Sponsors Avoid Walter's Radio Special on Abortion

From Associated Press

National advertisers are refusing to buy commercial time on an ABC radio network special hosted by Barbara Walters that will deal with the topic of abortion, ABC executives said today.

But ABC executives said they intend to run the program even if no paying sponsors turn up before the 54-minute special airs Wednesday.

"It's got to be the topic," said Lou Severine, senior vice president of sales for the ABC radio network. "They are scared to death of the abortion topic. . . . They just don't want to be involved with any controversy."

Fear of Offending

It is the latest example of advertisers backing way from programs that have either offended or risk offending individuals or groups who are increasingly vocal about their complaints.

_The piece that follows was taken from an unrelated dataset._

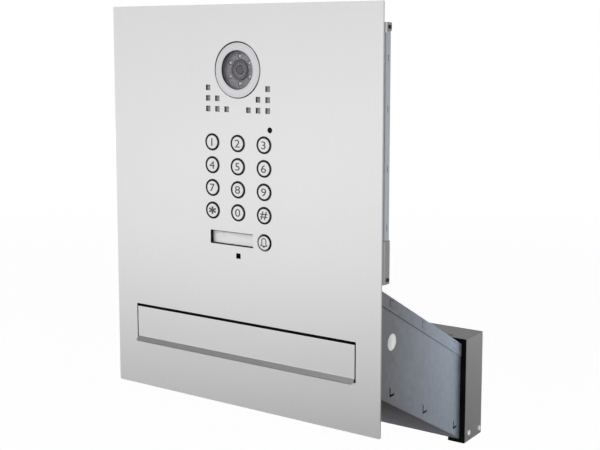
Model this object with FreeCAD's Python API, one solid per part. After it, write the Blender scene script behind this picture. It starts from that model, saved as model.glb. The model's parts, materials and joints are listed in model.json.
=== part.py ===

The NBC television network, for instance, had to cut prices to find buyers for ad time in the made-for-TV movie "Roe Vs. Wade," which ran last month and dealt with the case that led to the Supreme Court's 1973 decision that legalized abortion.

Advertisers have also backed out of shows such as NBC's "Saturday Night Live" and the Fox television network's "Married . . . With Children" after individuals or groups complained that they were offended by sexual references or profanity in the shows.

The ABC television network canceled two reality-based shows earlier this year because no advertisers signed up.

But Jim Farley, executive producer of the upcoming radio special on abortion, said no one has called for a boycott in connection with the special.

The show will feature Walters as moderator for a panel that will include two people from each side of the abortion question and will invite listeners to call in with comments.

"This is different. This is the news. It will be a straightforward, fair and balanced discussion of the issues," Farley said.

Severine would not identify any of the sponsors refusing to buy some of the six minutes of national ad time on the program. He said the only buyer was ABC's "20-20" television program, which bought a one-minute spot.

He said the unfilled national ad time will be used for public service announcements such as anti-drug or anti-crime messages.

$6,000 Per Minute

The time was being offered at a rate of $6,000 per minute, he said. No effort was made to reduce the price to attract sponsors. "It was never really the money," Severine said.

Philip Giordano, senior vice president at the ABC radio network, said 144 radio stations, including stations in 21 of the nation's 25 biggest radio markets, have agreed to carry the abortion special and should attract an audience of 1.1 million adults.

He said there were some local stations that were reluctant about carrying the program because of the topic.